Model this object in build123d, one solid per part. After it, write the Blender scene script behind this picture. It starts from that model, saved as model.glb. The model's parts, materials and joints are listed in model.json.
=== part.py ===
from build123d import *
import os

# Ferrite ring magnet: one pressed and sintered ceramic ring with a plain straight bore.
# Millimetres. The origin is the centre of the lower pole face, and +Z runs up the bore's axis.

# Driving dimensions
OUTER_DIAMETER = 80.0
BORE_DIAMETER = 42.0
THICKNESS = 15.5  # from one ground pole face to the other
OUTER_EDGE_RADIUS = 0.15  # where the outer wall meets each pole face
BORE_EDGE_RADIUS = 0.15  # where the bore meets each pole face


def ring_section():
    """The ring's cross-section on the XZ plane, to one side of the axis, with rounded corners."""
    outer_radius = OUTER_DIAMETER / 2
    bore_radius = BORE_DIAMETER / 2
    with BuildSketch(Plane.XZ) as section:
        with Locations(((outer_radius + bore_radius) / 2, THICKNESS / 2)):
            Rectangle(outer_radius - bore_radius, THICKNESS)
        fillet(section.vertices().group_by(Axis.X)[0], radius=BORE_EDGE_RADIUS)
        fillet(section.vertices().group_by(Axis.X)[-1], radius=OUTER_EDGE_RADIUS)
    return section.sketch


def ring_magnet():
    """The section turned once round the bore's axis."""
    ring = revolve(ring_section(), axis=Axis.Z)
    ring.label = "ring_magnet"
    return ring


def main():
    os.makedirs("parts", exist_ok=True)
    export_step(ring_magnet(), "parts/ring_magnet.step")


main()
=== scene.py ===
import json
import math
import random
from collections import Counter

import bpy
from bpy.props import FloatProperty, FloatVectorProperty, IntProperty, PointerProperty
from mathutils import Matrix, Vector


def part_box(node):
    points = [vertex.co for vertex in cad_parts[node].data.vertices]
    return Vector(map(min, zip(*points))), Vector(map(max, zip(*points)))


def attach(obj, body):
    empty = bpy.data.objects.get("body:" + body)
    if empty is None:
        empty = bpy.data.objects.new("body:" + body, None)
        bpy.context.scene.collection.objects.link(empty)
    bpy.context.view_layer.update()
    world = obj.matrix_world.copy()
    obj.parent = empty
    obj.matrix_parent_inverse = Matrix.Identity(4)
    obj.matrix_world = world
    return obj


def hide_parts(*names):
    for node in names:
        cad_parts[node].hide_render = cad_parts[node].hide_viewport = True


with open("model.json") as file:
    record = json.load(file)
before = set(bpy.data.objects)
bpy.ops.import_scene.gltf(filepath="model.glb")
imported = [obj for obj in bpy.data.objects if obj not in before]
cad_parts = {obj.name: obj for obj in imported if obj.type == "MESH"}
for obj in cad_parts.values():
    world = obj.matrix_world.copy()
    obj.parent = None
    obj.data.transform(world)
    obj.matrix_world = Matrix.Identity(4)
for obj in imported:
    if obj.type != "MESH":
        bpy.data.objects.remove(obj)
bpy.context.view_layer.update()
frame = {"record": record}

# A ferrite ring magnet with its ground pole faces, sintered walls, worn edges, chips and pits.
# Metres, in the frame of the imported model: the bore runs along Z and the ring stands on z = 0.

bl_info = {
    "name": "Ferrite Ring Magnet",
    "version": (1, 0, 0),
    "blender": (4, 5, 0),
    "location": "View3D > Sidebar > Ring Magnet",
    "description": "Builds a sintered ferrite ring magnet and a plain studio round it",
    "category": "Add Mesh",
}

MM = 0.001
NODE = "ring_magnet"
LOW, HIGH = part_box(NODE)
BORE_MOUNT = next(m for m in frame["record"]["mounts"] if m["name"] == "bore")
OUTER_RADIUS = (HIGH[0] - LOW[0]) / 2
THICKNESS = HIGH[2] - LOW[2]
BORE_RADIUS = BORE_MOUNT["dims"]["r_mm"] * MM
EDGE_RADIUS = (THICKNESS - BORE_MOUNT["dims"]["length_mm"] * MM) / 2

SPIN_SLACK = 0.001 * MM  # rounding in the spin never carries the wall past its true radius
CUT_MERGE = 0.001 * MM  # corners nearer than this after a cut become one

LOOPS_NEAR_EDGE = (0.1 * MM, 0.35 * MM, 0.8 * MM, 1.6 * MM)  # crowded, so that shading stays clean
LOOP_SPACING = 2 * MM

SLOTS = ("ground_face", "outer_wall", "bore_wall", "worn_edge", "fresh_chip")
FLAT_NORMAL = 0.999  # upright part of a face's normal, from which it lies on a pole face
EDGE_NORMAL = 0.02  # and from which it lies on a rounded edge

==

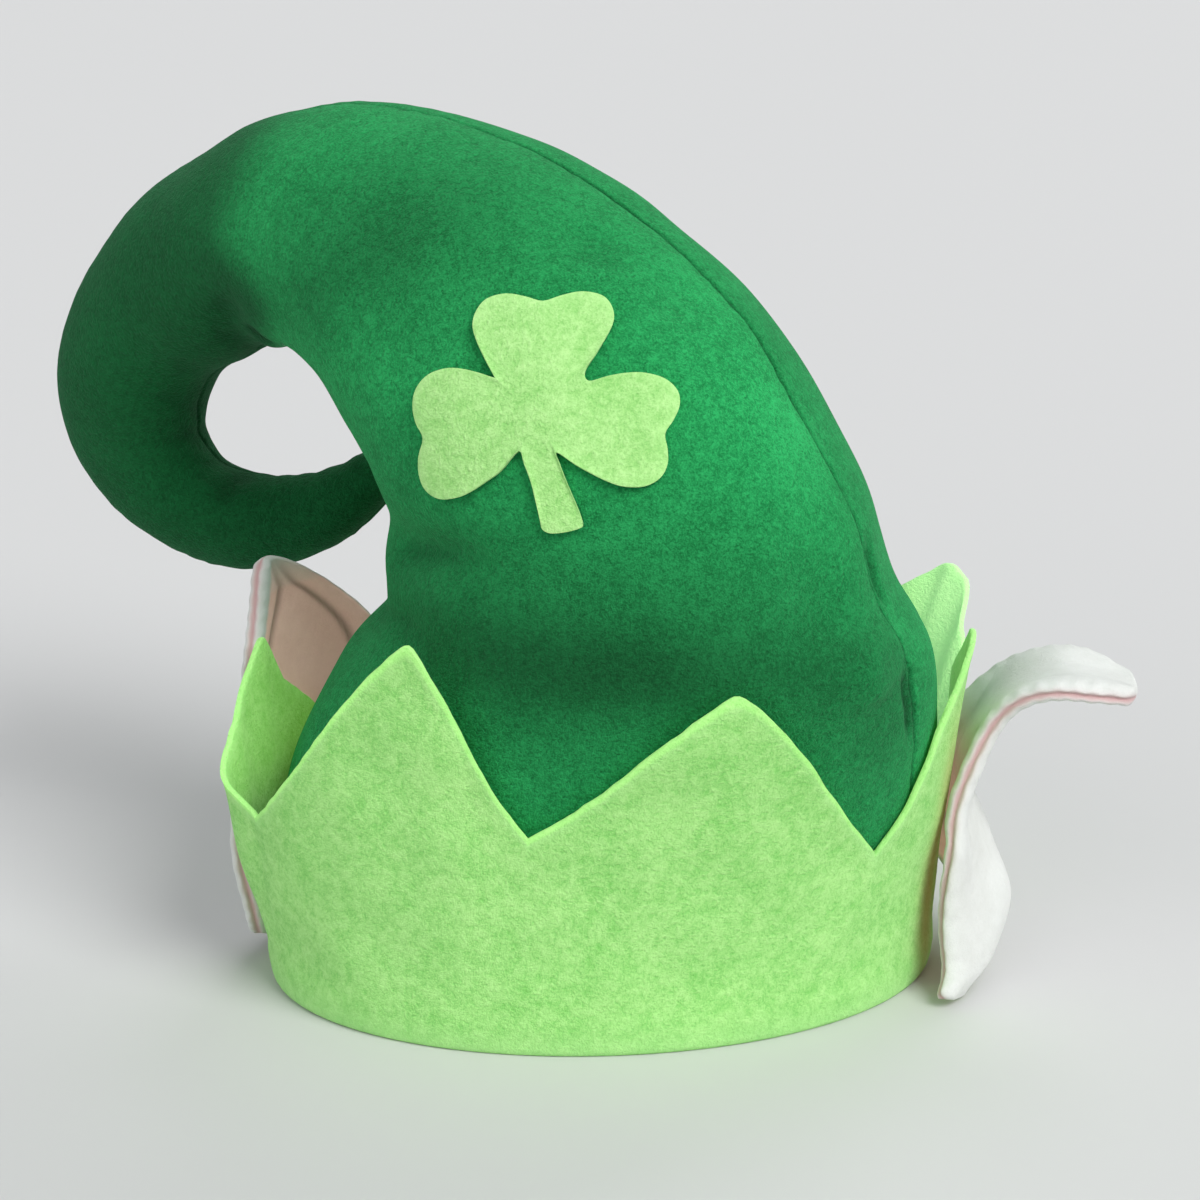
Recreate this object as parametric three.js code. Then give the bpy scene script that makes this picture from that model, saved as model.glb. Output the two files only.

--

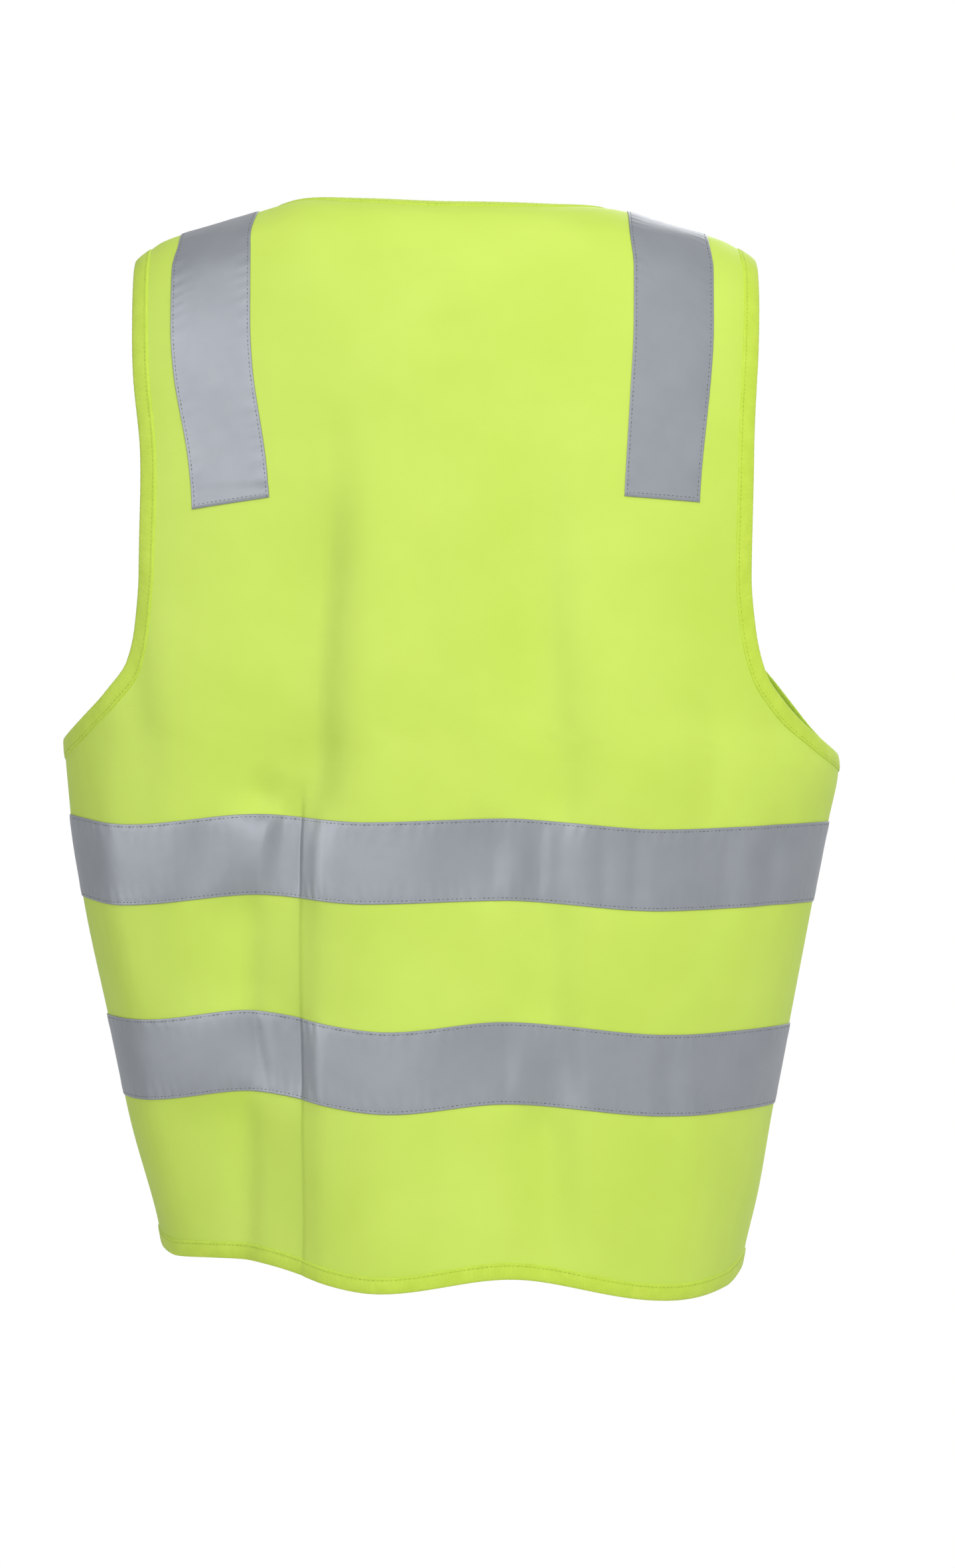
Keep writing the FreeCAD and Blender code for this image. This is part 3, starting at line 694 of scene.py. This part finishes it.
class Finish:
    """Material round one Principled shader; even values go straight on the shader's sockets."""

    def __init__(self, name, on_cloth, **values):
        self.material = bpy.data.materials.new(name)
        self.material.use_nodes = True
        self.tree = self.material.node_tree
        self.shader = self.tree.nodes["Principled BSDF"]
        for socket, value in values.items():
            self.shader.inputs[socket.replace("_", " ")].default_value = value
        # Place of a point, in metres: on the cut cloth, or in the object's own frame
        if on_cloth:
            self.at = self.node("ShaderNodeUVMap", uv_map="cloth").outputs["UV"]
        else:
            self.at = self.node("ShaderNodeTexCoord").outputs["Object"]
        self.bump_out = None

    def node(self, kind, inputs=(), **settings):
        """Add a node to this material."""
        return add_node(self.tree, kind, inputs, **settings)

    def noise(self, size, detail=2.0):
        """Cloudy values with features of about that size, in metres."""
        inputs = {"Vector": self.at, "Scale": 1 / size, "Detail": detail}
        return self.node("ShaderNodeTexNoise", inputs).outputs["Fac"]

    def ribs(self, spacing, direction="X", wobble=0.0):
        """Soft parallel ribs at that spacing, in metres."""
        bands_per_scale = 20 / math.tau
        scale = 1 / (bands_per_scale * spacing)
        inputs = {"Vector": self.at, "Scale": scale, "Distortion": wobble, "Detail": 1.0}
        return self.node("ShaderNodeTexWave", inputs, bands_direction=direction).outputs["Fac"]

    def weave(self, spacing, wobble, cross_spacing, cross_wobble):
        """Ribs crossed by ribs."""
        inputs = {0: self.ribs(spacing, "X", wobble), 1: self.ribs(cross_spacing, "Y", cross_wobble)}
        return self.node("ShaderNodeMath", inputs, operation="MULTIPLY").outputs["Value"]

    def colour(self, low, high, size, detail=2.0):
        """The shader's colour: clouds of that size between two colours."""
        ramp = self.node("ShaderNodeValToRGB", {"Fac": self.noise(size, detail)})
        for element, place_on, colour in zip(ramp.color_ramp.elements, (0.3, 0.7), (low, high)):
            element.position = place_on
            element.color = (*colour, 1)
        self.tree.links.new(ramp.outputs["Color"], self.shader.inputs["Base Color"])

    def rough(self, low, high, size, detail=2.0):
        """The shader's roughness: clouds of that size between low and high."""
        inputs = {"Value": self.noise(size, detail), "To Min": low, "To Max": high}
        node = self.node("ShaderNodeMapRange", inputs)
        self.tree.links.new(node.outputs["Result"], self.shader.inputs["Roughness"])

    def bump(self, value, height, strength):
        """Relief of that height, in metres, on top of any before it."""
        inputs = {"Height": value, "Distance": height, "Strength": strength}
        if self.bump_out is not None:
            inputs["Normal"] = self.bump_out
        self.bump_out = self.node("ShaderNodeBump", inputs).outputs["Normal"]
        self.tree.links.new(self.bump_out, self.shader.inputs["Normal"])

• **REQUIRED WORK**
Retype precisely, and only, the span of lines that opens at the line containing "THICKNESS = 15.5" and closes at the line containing "before = set(bpy.data.objects)", both inclusive.

• **TASK RESULT**
THICKNESS = 15.5  # from one ground pole face to the other
OUTER_EDGE_RADIUS = 0.15  # where the outer wall meets each pole face
BORE_EDGE_RADIUS = 0.15  # where the bore meets each pole face


def ring_section():
    """The ring's cross-section on the XZ plane, to one side of the axis, with rounded corners."""
    outer_radius = OUTER_DIAMETER / 2
    bore_radius = BORE_DIAMETER / 2
    with BuildSketch(Plane.XZ) as section:
        with Locations(((outer_radius + bore_radius) / 2, THICKNESS / 2)):
            Rectangle(outer_radius - bore_radius, THICKNESS)
        fillet(section.vertices().group_by(Axis.X)[0], radius=BORE_EDGE_RADIUS)
        fillet(section.vertices().group_by(Axis.X)[-1], radius=OUTER_EDGE_RADIUS)
    return section.sketch


def ring_magnet():
    """The section turned once round the bore's axis."""
    ring = revolve(ring_section(), axis=Axis.Z)
    ring.label = "ring_magnet"
    return ring


def main():
    os.makedirs("parts", exist_ok=True)
    export_step(ring_magnet(), "parts/ring_magnet.step")


main()
=== scene.py ===
import json
import math
import random
from collections import Counter

import bpy
from bpy.props import FloatProperty, FloatVectorProperty, IntProperty, PointerProperty
from mathutils import Matrix, Vector


def part_box(node):
    points = [vertex.co for vertex in cad_parts[node].data.vertices]
    return Vector(map(min, zip(*points))), Vector(map(max, zip(*points)))


def attach(obj, body):
    empty = bpy.data.objects.get("body:" + body)
    if empty is None:
        empty = bpy.data.objects.new("body:" + body, None)
        bpy.context.scene.collection.objects.link(empty)
    bpy.context.view_layer.update()
    world = obj.matrix_world.copy()
    obj.parent = empty
    obj.matrix_parent_inverse = Matrix.Identity(4)
    obj.matrix_world = world
    return obj


def hide_parts(*names):
    for node in names:
        cad_parts[node].hide_render = cad_parts[node].hide_viewport = True


with open("model.json") as file:
    record = json.load(file)
before = set(bpy.data.objects)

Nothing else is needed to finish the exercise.